In 2015, I had been doing a ton of work with Nike as a consultant—made partner at the agency. I just had this sixth sense. Nikel [Guzijan] who is the other co-founder of ICNCLST—he and I have known each other since I was 10 and he was seven. We grew up in the same town and went to the same college and played college soccer together. I brought him into the business. I was working with Futura. I knew I couldn’t manage all this client work I was doing with Nike. We did art shows in Shanghai and Paris. For the balance of our career, we worked extensively with Nike, Jordan brand, and a variety of other clients.

“I hadn’t worked with an artist that produces bonafide art shows and also puts artwork on apparel. With Futura, we did collections with Converse and Motorola; we did a project with CHANEL at the end of last year for the closing of Collette. Working with Furtura and 13thWitness birthed the concept of how much opportunity there is between artists and brands.”

 

Sky Gellatly

The first-days struggles of starting ICNCLST:

“There are a bunch of challenges when starting a business. I was partner sitting atop an 80-person agency with a ton of infrastructure, amazing staff, and a lot of different people who would help bring things to life [at Epiphany]. And then all of a sudden, it’s you and one of your best friends saying, ‘Hey, we’re starting a new business.’ You start from zero. We had no paying clients. We needed clients and to develop the identity for the agency. You’re invoicing, you’re reading contracts, you’re account-managing clients, you’re telling artists what’s going on, while you’re also pitching new business. It takes a while to get business because people have to wrap their heads around this new type of agency.”

A typical day usually involves communication with many time zones:

“I can sleep a little bit, which is awesome [laughs]. I wake up at six. My dogs also wake me up that early. I have coffee, [then] go to the gym. I usually write a lot of emails in the morning. Very often, if we have calls from clients from Europe, those happen before I get to the office. We have an office in New York and in Los Angeles now, which is amazing. I always have a ton of calls, I’m always out pitching clients, doing studio visits for artists, and at in-person meetings. I’m usually in the office until [at the] earliest 6:30 PM. I’m trying also to strike a balance between work and life, and just go do something that’s not related to what I do all day.”

The Google Pixel phone cases were one of his artist collabs:

“Last year we worked with the artist Nina Chanel Abney and Google during the launch period for the Pixel 2 phone. Those were cases that we designed with Nina. One part of that collaboration was a huge installation with Google at Refinery29’s 29Rooms.

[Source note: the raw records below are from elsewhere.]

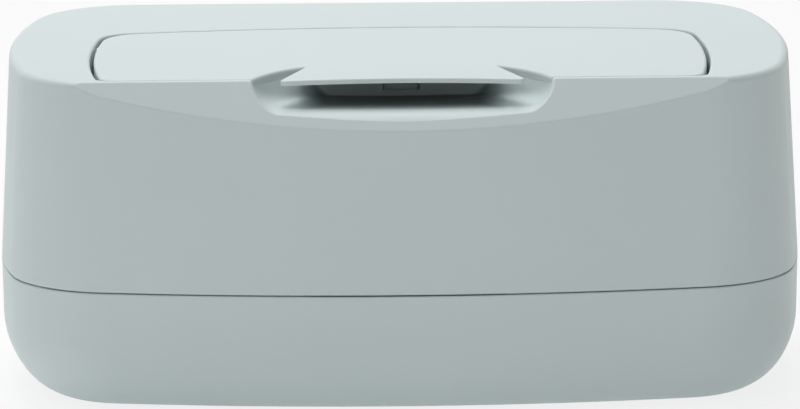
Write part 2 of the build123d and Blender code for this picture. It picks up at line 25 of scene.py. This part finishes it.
# Camera, measured from the photograph: a long lens a little above the box, almost straight on
PHOTO_W = 800
PHOTO_MIDDLE = (400.0, 204.5)
LENS_PX = 6400.9
LENS_CENTRE = (399.31, 204.96)
SENSOR_MM = 36.0
CAMERA_AZIMUTH = -1.13
CAMERA_ELEVATION = 11.31
CAMERA_ROLL = -0.33
CAMERA_TARGET = (0.0, 0.0, 53.2 * MM)
CAMERA_DISTANCE = 2014.8 * MM
CAMERA_SEES_TO = 50.0

# Studio: the room's light at the horizon and at the ceiling, the way it leans, the table top's own glow, its
# half width and how much of the shadow it shows, and the places of the lamps
HORIZON_LIGHT = 0.02
CEILING_LIGHT = 0.55
LIGHT_LEAN = (-0.4, 0.0, 1.0)
TABLE_LIGHT = 0.13
TABLE_HALF = 4.0
SHADOW_SHARE = 0.2
LAMPS_AIM_AT = (0.0, 0.0, 0.05)
OVERHEAD_AT = (-0.15, 0.45, 1.2)
FRONT_AT = (-0.25, -1.6, 1.0)

# Painted shade in the finger scoop: half its width, where it ends at the rear, how soft these ends are, how
# far it reaches for the tab above it, and how open the space is where the painted shade is full and where it
# ends
SHADE_HALF = 24 * MM
SIDE_FADE = 8 * MM
SHADE_REAR = -40 * MM
REAR_FADE = 3 * MM
SHADE_REACH = 20 * MM
SHADE_SHUT = 0.3
SHADE_OPEN = 0.92

# Moulded polypropylene: clouds where the melt flowed, patches of sheen, and the mould's grain with its depth
FLOW_CLOUD = 60 * MM
SHEEN_PATCH = 9 * MM
MOULD_GRAIN = 0.4 * MM
GRAIN_DEPTH = 0.02 * MM
SHEEN_SPREAD = 0.03
OUTSIDE_ROUGH = 0.46
INSIDE_ROUGH = 0.52

# Other finishes: the size of each pattern, the depth of its relief, and its scale along a pin or bar
DUST_SPECK = 1.5 * MM
DUST_DEPTH = 0.05 * MM
WIRE_LINE = 0.15 * MM
WIRE_DEPTH = 0.01 * MM
WIRE_SCALE_ALONG = 0.02
ZINC_PATCH = 5 * MM
ROLL_MARK = 0.5 * MM
ROLL_DEPTH = 0.02 * MM
ROLL_SCALE_ALONG = 0.03
PAPER_FIBRE = 2 * MM

# Sockets of a mix node for colours, which are numbered because their names repeat
FIRST_COLOUR = 6
SECOND_COLOUR = 7
MIXED_COLOUR = 2


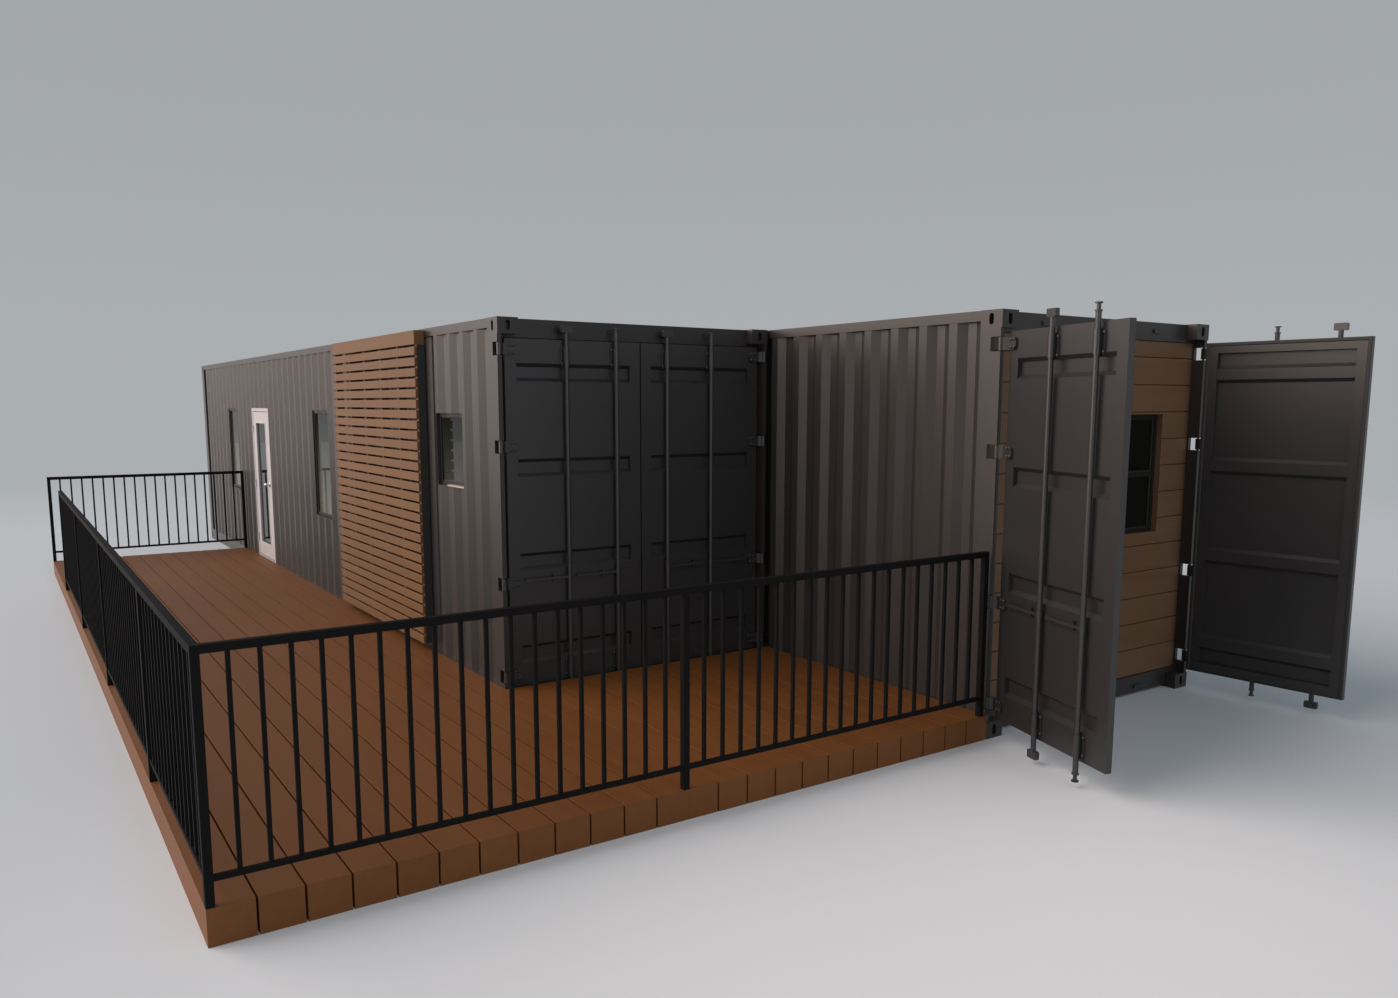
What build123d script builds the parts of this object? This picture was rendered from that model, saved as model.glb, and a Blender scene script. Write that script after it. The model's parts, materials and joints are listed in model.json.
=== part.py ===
from build123d import *
import os
from math import cos, radians, sin

os.makedirs("parts", exist_ok=True)

# A cabin made of two steel shipping containers that stand side by side on the ground, with a timber
# deck along the long side and across the end of one of them. +X runs across the containers, +Y along
# them away from the cargo doors, +Z up. The origin is the middle of the foot of the main container's
# front left corner casting.

# Container shell
container_width = 2438.0
container_height = 2896.0
main_length = 12192.0
annex_length = 12192.0
container_gap = 20.0
annex_advance = 2438.0

# Corner castings
casting_width = 162.0
casting_length = 178.0
casting_height = 118.0
casting_slot_height = 75.0
casting_slot_width = 38.0
casting_pocket = 40.0

# Corner posts at the door end are an L in plan: a narrow front leg and a wide back leg
post_front_inset = 8.0
post_leg = 34.0
post_back_width = 113.0
post_back_inset = 122.0

# Frame of rails and beams
rail_height = 163.0
rail_width = 50.0
rail_foot = 12.0
top_rail_width = 60.0
top_rail_height = 68.0
top_rail_drop = 2.0
cross_beam_pitch = 610.0
cross_beam_width = 45.0
cross_beam_foot = 25.0
beam_inset = 90.0
door_head = 2758.0
door_sill = 155.0
sill_foot = 20.0

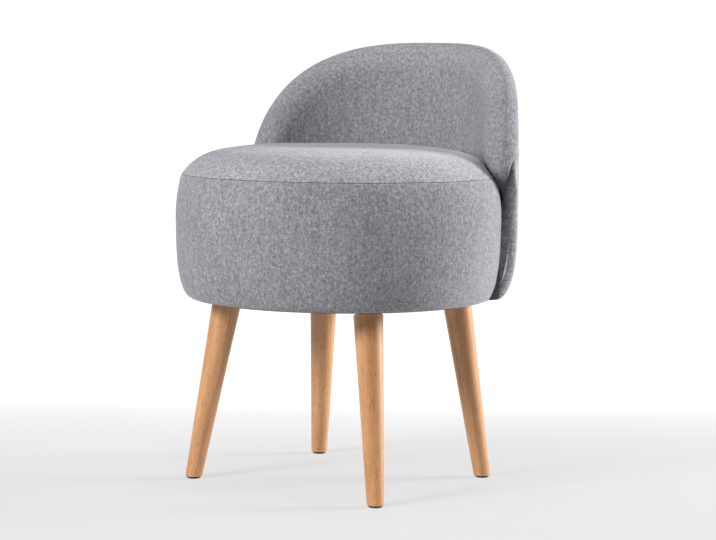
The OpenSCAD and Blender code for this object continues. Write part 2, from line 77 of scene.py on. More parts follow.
class StoolSizes(bpy.types.PropertyGroup):
    """Sizes of the upholstery, taken from the frame where it carries them."""

    drum_radius: bpy.props.FloatProperty(
        name="Drum Radius", description="Radius of the drum at its widest line",
        subtype="DISTANCE", default=cad_radius("seat_side_cover"), min=0.15, max=0.26)
    drum_floor: bpy.props.FloatProperty(
        name="Underside Height", description="Height of the drum's underside above the floor",
        subtype="DISTANCE", default=cad_height("seat_side_cover", False), min=0.15, max=0.35)
    seam_height: bpy.props.FloatProperty(
        name="Seam Height", description="Height of the seam round the seat",
        subtype="DISTANCE", default=cad_height("seat_side_cover", True) + 0.4 * MM, min=0.3, max=0.48)
    seat_height: bpy.props.FloatProperty(
        name="Seat Height", description="Height of the seat's crown",
        subtype="DISTANCE", default=cad_height("seat_top_cover", True), min=0.32, max=0.52)
    back_height: bpy.props.FloatProperty(
        name="Back Height", description="Height of the back's rim in the middle",
        subtype="DISTANCE", default=cad_height("back_cushion_cover", True), min=0.45, max=0.75)
    back_foot: bpy.props.FloatProperty(
        name="Back Foot Height", description="Height of the back's lower edge",
        subtype="DISTANCE", default=cad_height("back_outer_panel", False), min=0.15, max=0.36)
    back_angle: bpy.props.FloatProperty(
        name="Back Wrap", description="Angle from the middle of the back to each end",
        subtype="ANGLE", default=math.radians(72), min=math.radians(40), max=math.radians(90))
    seam_depth: bpy.props.FloatProperty(
        name="Seam Depth", description="Depth of a sewn seam below the cloth",
        subtype="DISTANCE", default=0.0026, min=0.0005, max=0.005)
    crevice: bpy.props.FloatProperty(
        name="Crevice", description="Gap between the back's cushion and the seat",
        subtype="DISTANCE", default=0.0015, min=0.0005, max=0.006)
    plump: bpy.props.FloatProperty(
        name="Plumpness",
        description="How far the stuffing pushes the cloth out on the drum's side and the back",
        subtype="DISTANCE", default=0.0008, min=0, max=0.003)
    pucker: bpy.props.FloatProperty(
        name="Pucker", description="Height of the small ripples beside a seam",
        subtype="DISTANCE", default=0.00035, min=0, max=0.002)


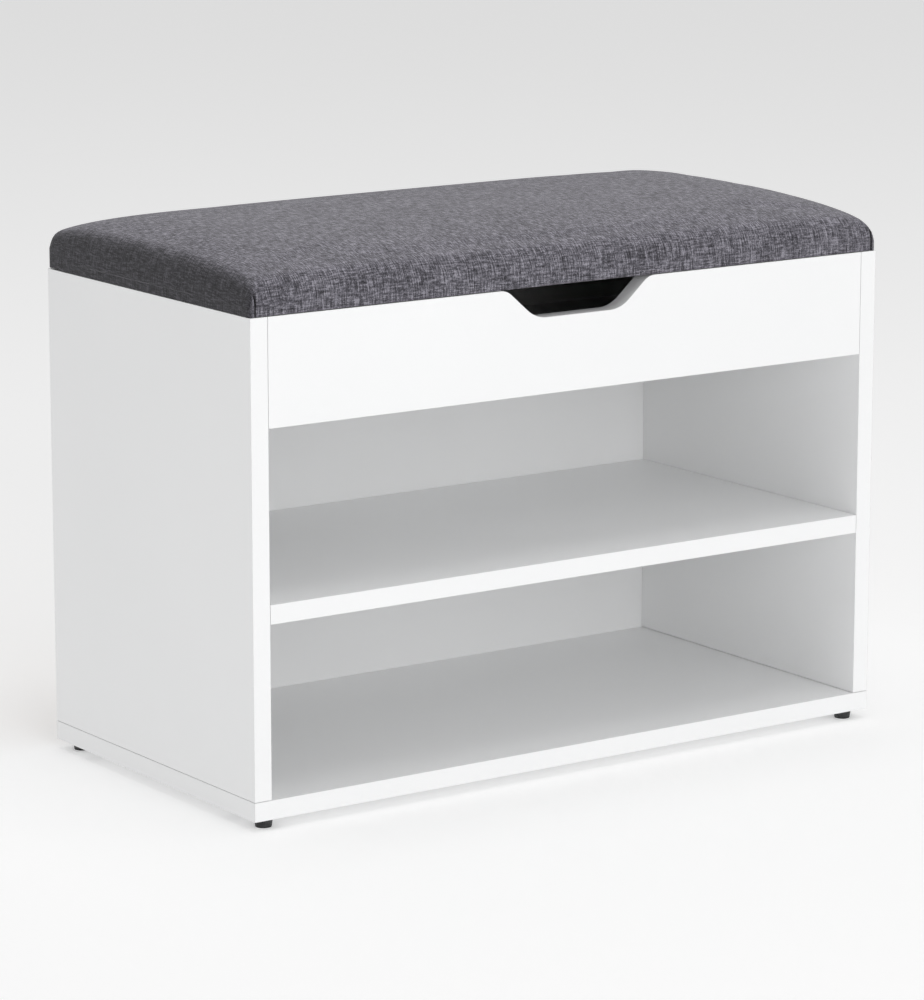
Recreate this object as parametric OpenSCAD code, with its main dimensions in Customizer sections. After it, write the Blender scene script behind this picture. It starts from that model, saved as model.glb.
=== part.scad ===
// Entryway bench: an open shoe cabinet under a padded lift-up seat.
// Millimetres, +Z up, the front faces -Y, the origin is on the floor below the middle.

/* [Cabinet] */
// Width over the side panels
width = 600; // [500:10:900]
// Depth from the front edges to the rear edges
depth = 300; // [280:5:400]
// Height from the floor to the top edges of the side panels
body_h = 392; // [360:4:460]
// Thickness of the laminated chipboard
board = 15; // [15:1:18]
// Height of the rails that close the compartment under the seat
rail_h = 84; // [70:2:110]
// Height from the base panel to the underside of the shelf
lower_bay_h = 136; // [110:2:170]
// Thickness of the hardboard back
back_t = 3; // [3:1:4]
// Depth of the grooves that hold the back
groove = 5; // [4:1:7]
// Distance from the rear edges to the front face of the back
back_inset = 11; // [8:1:14]
// Gap left at the joints between boards
seam = 0.4; // [0.2:0.1:0.6]

/* [Handle notch] */
// Half of the notch width at the top edge of the rail
notch_half_w = 74; // [60:1:100]
// Depth of the notch
notch_d = 24; // [20:1:32]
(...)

We designed a huge jungle gym for adults to play on and to feature her artwork. It was great. There was a huge slide, a swing, and a seesaw-type thing. It was really fun.”

 

Sky Gellatly

On acquiring those Damien Hirst skate decks:

“Damien is an artist that I do not represent [laughs]. I think those skateboards are a good marriage of Damien Hirst and his attitude as an artist—things are pushing non-traditional and at the same, approachable. Damien Hirst aligning with Supreme is really smart. There were three of them, and I just felt, when would you have the chance to potentially even buy them? I picked them up. It’s super cool, and I grew up skateboarding. I felt like it would be something fun to get.”

On the Interview Magazine cover and polaroid:

“Nigo has just been a really big inspiration, even when I was much younger. He’s [part of] one of the first generations of art director/creative directors. He’s a polymath guy that goes across architecture, retail, clothing, music, et cetera. I bought that Interview magazine issue that he was on the cover of in the late 2000s. And in the last couple of years, working with Futura, I’ve been fortunate to work with [Nigo] on a bunch of projects. We did a Uniqlo collection with him last year. We did an arts and culture festival last year in China. When you go to his studio in Tokyo, sometimes he takes polaroids of you, and and he’ll give it [to] you and sign it. That was just cool. Somebody you’re actually inspired by [turns into] somebody that you’re co-creating with years later.”

 

Sky Gellatly

His best piece of advice for an artist looking to break into the industry:

“Really master your studio practice. Why are artists so powerful? Because they have a voice. They have a unique point of view. And if you create your own style, you really are the only human on the planet that’s capable of making the range of creative that you make. Your ability to create that and then own it is really the only empowering thing an artist can do—being a master of your own craft.”

The best piece of advice he’s ever received:

“Be yourself. When you get to a certain point in your career, if you’re all smoke and mirrors, people can see right through it. Own who you are and what you want to be. Don’t ever feel like you have to be someone that you’re not because you’ll never end up being that person.”